Children's salt intake, high blood pressure a worry
ONE IN 10 Irish school children have high blood pressure and over half add salt to their food most days or every day, according to very early findings from the Cork Children’s Lifestyle Study.
“If this is the case when we look at the full sample of 1,000 children in the study, it will have significant implications down the road for the children themselves and for our future health system, as high blood pressure is a significant risk factor for cardiovascular disease,” said Dr Janas Harrington from the Department of Epidemiology and Public Health, UCC who is leading the study with department head, Prof Ivan Perry.
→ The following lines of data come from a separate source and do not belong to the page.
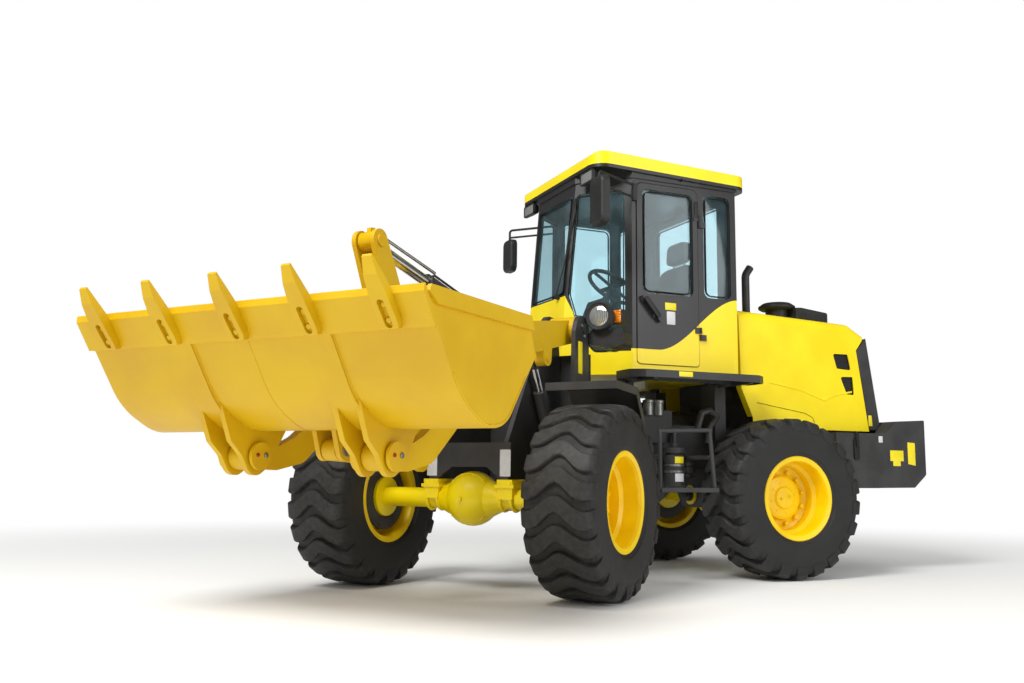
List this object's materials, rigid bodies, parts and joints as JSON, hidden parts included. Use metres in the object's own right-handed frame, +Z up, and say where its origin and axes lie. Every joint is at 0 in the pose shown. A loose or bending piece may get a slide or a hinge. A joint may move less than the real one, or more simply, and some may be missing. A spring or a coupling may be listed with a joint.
{
  "type": "wheel loader",
  "caption": "Compact articulated wheel loader with an enclosed cab, a toothed bucket on two lift arms, a tilting hood and rear counterweight.",
  "frame": {"origin": "centre of the machine's box in plan as it stands steered left, at ground level", "axes": "+Z up, -Y towards the front of the rear frame, +X to the operator's left"},
  "size_m": [3.7851, 5.9493, 2.8574],
  "materials": {
    "yellow_paint": "gloss enamel",
    "bucket_yellow": "gloss enamel, lightly worn",
    "rim_yellow": "gloss enamel",
    "black_paint": "satin enamel",
    "black_plastic": "moulded",
    "black_vinyl": "grained vinyl",
    "cast_iron": "painted casting",
    "chrome_rod": "polished",
    "steel_pin": "machined",
    "wear_steel": "worn enamel over steel",
    "exhaust_steel": "heat-stained",
    "tinted_glass": "tinted",
    "tyre_rubber": "matt rubber"
  },
  "bodies": {
    "chassis": {"rear_frame": "black_paint", "hinge_pins": "steel_pin", "counterweight": "black_paint", "rear_axle": "yellow_paint", "engine_block": "cast_iron", "gearbox": "cast_iron", "rear_drive_shafts": "black_paint", "cab_shell": "yellow_paint", "cab_glass": "tinted_glass", "cab_roof": "yellow_paint", "seat": "black_vinyl", "steering_console": "black_plastic", "platforms": "black_paint", "ladders": "black_paint", "mirrors": "black_plastic", "roof_lamps": "black_plastic", "battery_box": "black_plastic", "oil_tank": "black_paint"},
    "hood": {"hood": "yellow_paint", "rear_grille": "black_paint", "exhaust_pipe": "exhaust_steel", "air_intake": "black_plastic"},
    "door": {"door": "yellow_paint", "door_glass": "tinted_glass"},
    "front": {"front_frame": "black_paint", "front_axle": "yellow_paint", "front_drive_shaft": "black_paint", "front_fenders": "black_paint", "headlamps": "black_plastic"},
    "boom": {"boom": "bucket_yellow"},
    "bucket_pins": {"bucket_pins": "steel_pin"},
    "bucket": {"bucket": "bucket_yellow", "cutting_edge": "wear_steel", "bucket_teeth": "wear_steel"},
    "rocker_pin": {"rocker_pin": "steel_pin"},
    "rocker": {"rocker": "bucket_yellow"},
    "link_pin": {"link_pin": "steel_pin"},
    "tilt_link": {"tilt_link": "bucket_yellow"},
    "tilt_pin": {"tilt_pin": "steel_pin"},
    "tilt_barrel": {"tilt_barrel": "black_paint"},
    "tilt_rod": {"tilt_rod": "chrome_rod"},
    "lift_barrels": {"lift_barrels": "black_paint"},
    "lift_rods": {"lift_rods": "chrome_rod"},
    "steering_barrel_left": {"steering_barrel_left": "black_paint"},
    "steering_rod_left": {"steering_rod_left": "chrome_rod"},
    "wheel_front_left": {"tyre_front_left": "tyre_rubber", "rim_front_left": "rim_yellow"},
    "wheel_rear_left": {"tyre_rear_left": "tyre_rubber", "rim_rear_left": "rim_yellow"},
    "steering_barrel_right": {"steering_barrel_right": "black_paint"},
    "steering_rod_right": {"steering_rod_right": "chrome_rod"},
    "wheel_front_right": {"tyre_front_right": "tyre_rubber", "rim_front_right": "rim_yellow"},
    "wheel_rear_right": {"tyre_rear_right": "tyre_rubber", "rim_rear_right": "rim_yellow"}
  },
  "joints": [
    {"name": "steer", "type": "hinge", "parent": "chassis", "child": "front", "pos_m": [-0.906, 0.217, 0.66], "axis": [0, 0, 1], "range_deg": [-76.4, 0]},
    {"name": "boom_lift", "type": "hinge", "parent": "front", "child": "boom", "pos_m": [-0.43725, -0.37868, 1.585], "axis": [-0.7859, -0.6184, 0], "range_deg": [-19.5, 66]},
    {"name": "bucket_level", "type": "hinge", "parent": "boom", "child": "bucket_pins", "pos_m": [0.79957, -1.95039, 0.757], "axis": [-0.7859, -0.6184, 0], "range_deg": [-48.44, 14.66]},
    {"name": "bucket_dump", "type": "hinge", "parent": "bucket_pins", "child": "bucket", "pos_m": [0.79957, -1.95039, 0.757], "axis": [0.7859, 0.6184, 0], "range_deg": [-0.5, 110]},
    {"name": "rocker_level", "type": "hinge", "parent": "boom", "child": "rocker_pin", "pos_m": [0.34937, -1.37829, 1.231], "axis": [-0.7859, -0.6184, 0], "range_deg": [-4.4, 13.7]},
    {"name": "rocker_swing", "type": "hinge", "parent": "rocker_pin", "child": "rocker", "pos_m": [0.34937, -1.37829, 1.231], "axis": [-0.7859, -0.6184, 0], "range_deg": [-0.66, 35.18]},
    {"name": "link_level", "type": "hinge", "parent": "bucket", "child": "link_pin", "pos_m": [0.68411, -1.80367, 0.79264], "axis": [-0.7859, -0.6184, 0], "range_deg": [-14.98, 49.49]},
    {"name": "link_swing", "type": "hinge", "parent": "link_pin", "child": "tilt_link", "pos_m": [0.68411, -1.80367, 0.79264], "axis": [-0.7859, -0.6184, 0], "range_deg": [-0.99, 108.2]},
    {"name": "tilt_level", "type": "hinge", "parent": "front", "child": "tilt_pin", "pos_m": [-0.3618, -0.47455, 1.54], "axis": [-0.7859, -0.6184, 0], "range_deg": [-21.64, 72.05]},
    {"name": "tilt_barrel_swing", "type": "hinge", "parent": "tilt_pin", "child": "tilt_barrel", "pos_m": [-0.3618, -0.47455, 1.54], "axis": [-0.7859, -0.6184, 0], "range_deg": [-0.53, 7.12]},
    {"name": "tilt_rod_slide", "type": "slide", "parent": "tilt_barrel", "child": "tilt_rod", "axis": [0.6046, -0.7683, 0.2102], "range_m": [-0.38875, 0.00226]},
    {"name": "lift_barrel_swing", "type": "hinge", "parent": "front", "child": "lift_barrels", "pos_m": [-0.47311, -0.3331, 0.56], "axis": [-0.7859, -0.6184, 0], "range_deg": [-3.56, 10.84]},
    {"name": "lift_rod_slide", "type": "slide", "parent": "lift_barrels", "child": "lift_rods", "axis": [0.29, -0.3685, 0.8833], "range_m": [-0.12554, 0.42371]},
    {"name": "steer_barrel_left_swing", "type": "hinge", "parent": "chassis", "child": "steering_barrel_left", "pos_m": [-0.506, 0.977, 0.72], "axis": [0, 0, 1], "range_deg": [-17.15, 0.5]},
    {"name": "steer_rod_left_slide", "type": "slide", "parent": "steering_barrel_left", "child": "steering_rod_left", "axis": [0.0643, -0.9979, 0], "range_m": [-0.0005, 0.48153]},
    {"name": "steer_barrel_right_swing", "type": "hinge", "parent": "chassis", "child": "steering_barrel_right", "pos_m": [-1.306, 0.977, 0.72], "axis": [0, 0, 1], "range_deg": [-17.15, 0.5]},
    {"name": "steer_rod_right_slide", "type": "slide", "parent": "steering_barrel_right", "child": "steering_rod_right", "axis": [0.2243, -0.9745, 0], "range_m": [-0.48153, 0.0005]},
    {"name": "cab_door", "type": "hinge", "parent": "chassis", "child": "door", "pos_m": [-0.294, 0.962, 2.04], "axis": [0, 0, 1], "range_deg": [0, 100]},
    {"name": "hood_lid", "type": "hinge", "parent": "chassis", "child": "hood", "pos_m": [-0.906, 2.547, 1.09], "axis": [-1, 0, 0], "range_deg": [0, 50]},
    {"name": "wheel_front_left_spin", "type": "hinge", "parent": "front", "child": "wheel_front_left", "pos_m": [0.48459, -0.29206, 0.5375], "axis": [0.7859, 0.6184, 0], "continuous": true},
    {"name": "wheel_rear_left_spin", "type": "hinge", "parent": "chassis", "child": "wheel_rear_left", "pos_m": [-0.128, 1.477, 0.5375], "axis": [1, 0, 0], "continuous": true},
    {"name": "wheel_front_right_spin", "type": "hinge", "parent": "front", "child": "wheel_front_right", "pos_m": [-0.7382, -1.2543, 0.5375], "axis": [0.7859, 0.6184, 0], "continuous": true},
    {"name": "wheel_rear_right_spin", "type": "hinge", "parent": "chassis", "child": "wheel_rear_right", "pos_m": [-1.684, 1.477, 0.5375], "axis": [1, 0, 0], "continuous": true}
  ],
  "couplings": [
    {"joint": "bucket_level", "follows": "boom_lift", "ratio": -0.7264},
    {"joint": "rocker_level", "follows": "boom_lift", "ratio": 0.2},
    {"joint": "rocker_swing", "follows": "bucket_dump", "ratio": 0.3153},
    {"joint": "link_level", "follows": "boom_lift", "ratio": 0.74234},
    {"joint": "link_swing", "follows": "bucket_dump", "ratio": 0.97914},
    {"joint": "tilt_level", "follows": "boom_lift", "ratio": 1.0841},
    {"joint": "tilt_barrel_swing", "follows": "bucket_dump", "ratio": 0.060137},
    {"joint": "tilt_rod_slide", "follows": "bucket_dump", "m_per_rad": -0.20223},
    {"joint": "lift_barrel_swing", "follows": "boom_lift", "ratio": 0.15669},
    {"joint": "lift_rod_slide", "follows": "boom_lift", "m_per_rad": 0.3674},
    {"joint": "steer_barrel_left_swing", "follows": "steer", "ratio": 0.21797},
    {"joint": "steer_rod_left_slide", "follows": "steer", "m_per_rad": -0.36074},
    {"joint": "steer_barrel_right_swing", "follows": "steer", "ratio": 0.21797},
    {"joint": "steer_rod_right_slide", "follows": "steer", "m_per_rad": 0.36074}
  ]
}
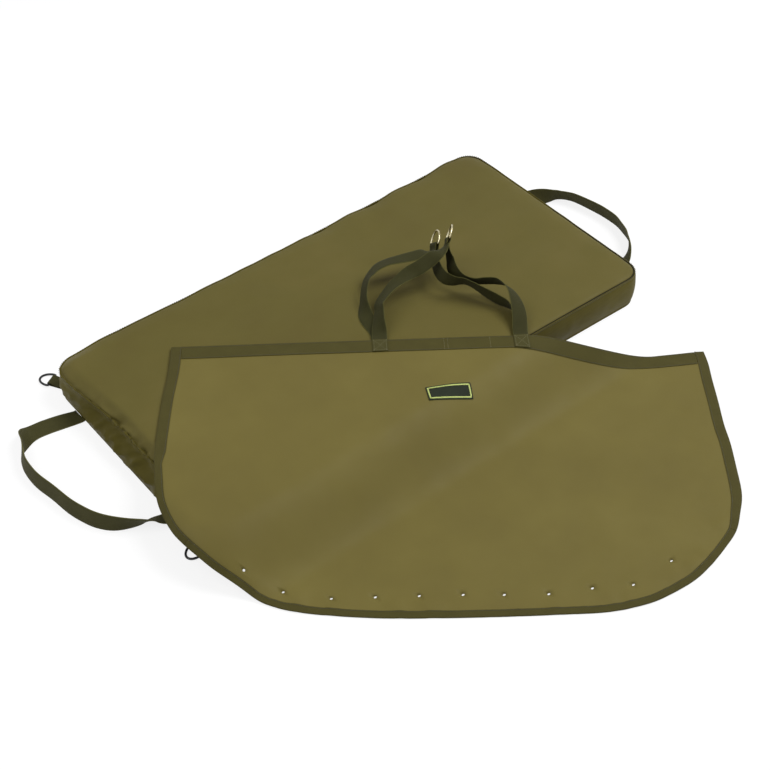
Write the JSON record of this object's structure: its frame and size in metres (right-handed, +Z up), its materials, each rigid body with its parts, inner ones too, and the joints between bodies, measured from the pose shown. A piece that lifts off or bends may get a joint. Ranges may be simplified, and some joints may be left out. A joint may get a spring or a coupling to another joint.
{
  "type": "unhooking mat",
  "caption": "Padded rectangular unhooking mat with carry handles at its ends and a rounded weigh sling with strap loops and rings draped over its front edge.",
  "frame": {"origin": "centre of the mat's underside, on the ground", "axes": "+X along the mat's length, +Y towards the back long edge (away from the sling), +Z up"},
  "size_m": [1.1472, 0.9651, 0.1541],
  "materials": {
    "foam": "closed cell foam, matt",
    "cover_cloth": "olive coated nylon, low sheen",
    "side_cloth": "olive coated nylon in shade, puckered at its seams",
    "sling_cloth": "olive coated nylon, low sheen",
    "band_tape": "woven tape, matt",
    "webbing": "woven polypropylene webbing, matt",
    "patch": "blank woven patch with a lighter border",
    "black_wire": "black coated steel wire",
    "nickel_wire": "bright nickel plated steel wire"
  },
  "bodies": {
    "mat": {"foam_core": "foam", "cover_top_panel": "cover_cloth", "cover_side_band": "side_cloth", "cover_base_panel": "side_cloth", "rear_ring_tab": "webbing", "front_ring_tab": "webbing"},
    "rear_tether_ring": {"rear_tether_ring": "black_wire"},
    "front_tether_ring": {"front_tether_ring": "black_wire"},
    "left_handle": {"left_carry_handle": "webbing"},
    "right_handle": {"right_carry_handle": "webbing"},
    "sling": {"sling_front_panel": "sling_cloth", "sling_rear_panel": "sling_cloth", "sling_front_top_band": "band_tape", "sling_rear_top_band": "band_tape", "sling_left_binding": "band_tape", "sling_right_binding": "band_tape", "sling_rim_binding": "band_tape", "label_patch": "patch", "front_strap_left_foot": "webbing", "front_strap_right_foot": "webbing", "rear_strap_left_foot": "webbing", "rear_strap_right_foot": "webbing"},
    "front_strap": {"front_sling_strap": "webbing"},
    "rear_strap": {"rear_sling_strap": "webbing"},
    "front_weigh_ring": {"front_weigh_ring": "nickel_wire"},
    "rear_weigh_ring": {"rear_weigh_ring": "nickel_wire"}
  },
  "joints": [
    {"name": "left_handle_lift", "type": "hinge", "parent": "mat", "child": "left_handle", "pos_m": [-0.4513, 0.012, 0.0021], "axis": [0, 1, 0], "range_deg": [0, 50]},
    {"name": "right_handle_lift", "type": "hinge", "parent": "mat", "child": "right_handle", "pos_m": [0.4513, -0.02, 0.0021], "axis": [0, -1, 0], "range_deg": [0, 58]},
    {"name": "rear_tether_ring_swing", "type": "hinge", "parent": "mat", "child": "rear_tether_ring", "pos_m": [-0.44715, 0.24322, 0.004], "axis": [0.866, 0.5, 0], "range_deg": [0, 150]},
    {"name": "front_tether_ring_swing", "type": "hinge", "parent": "mat", "child": "front_tether_ring", "pos_m": [-0.45607, -0.19859, 0.004], "axis": [-0.1908, 0.9816, 0], "range_deg": [0, 80]},
    {"name": "sling_lift", "type": "slide", "parent": "mat", "child": "sling", "axis": [0, 0, 1], "range_m": [0, 0.3]},
    {"name": "front_strap_lift", "type": "hinge", "parent": "sling", "child": "front_strap", "pos_m": [0.08042, -0.14442, 0.0713], "axis": [0.807, -0.5906, 0], "range_deg": [0, 90]},
    {"name": "rear_strap_lift", "type": "hinge", "parent": "sling", "child": "rear_strap", "pos_m": [0.08042, -0.14442, 0.0713], "axis": [0.807, -0.5906, 0], "range_deg": [0, 90]},
    {"name": "front_weigh_ring_swing", "type": "hinge", "parent": "front_strap", "child": "front_weigh_ring", "pos_m": [0.19023, -0.00859, 0.13307], "axis": [-0.3379, -0.6307, 0.6986], "range_deg": [-80, 10]},
    {"name": "rear_weigh_ring_swing", "type": "hinge", "parent": "rear_strap", "child": "rear_weigh_ring", "pos_m": [0.17717, 0.01021, 0.11616], "axis": [-0.1077, -0.7416, 0.6621], "range_deg": [-10, 80]}
  ],
  "couplings": [
    {"joint": "rear_strap_lift", "follows": "front_strap_lift", "ratio": 1}
  ]
}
The study, which is being funded by the National Children’s Research Centre in Crumlin, is investigating the wellbeing, diet and exercise levels of Cork children. To date, 140 children from third and fourth classes in primary schools in Cork city and county have been surveyed. The next phase of the study starts this month.
Dr Harrington said that although it was too early to draw conclusions at this stage, there were some indications of patterns in the data.
One in 10 children who took part in the study was considered to have high blood pressure, based on an interpretation of British Hypertension Society guidelines. Twice as many overweight/ obese children had high blood pressure compared with children of a normal weight.
“At the moment, we don’t really have any information on levels of blood pressure in children in Ireland. Internationally it has been shown that some children as young as nine have high blood pressure. Quite a high number of the children we studied reported adding salt to their food, which already contains a lot of hidden salt today.”
The children’s physical activity is monitored over seven days using a wrist-worn odometer; their height, weight and blood pressure are also measured. This is the first time such a study has been done on this scale in Ireland and it should provide a better understanding of the dietary and activity habits of Irish nine-year-old children, according to Dr Harrington.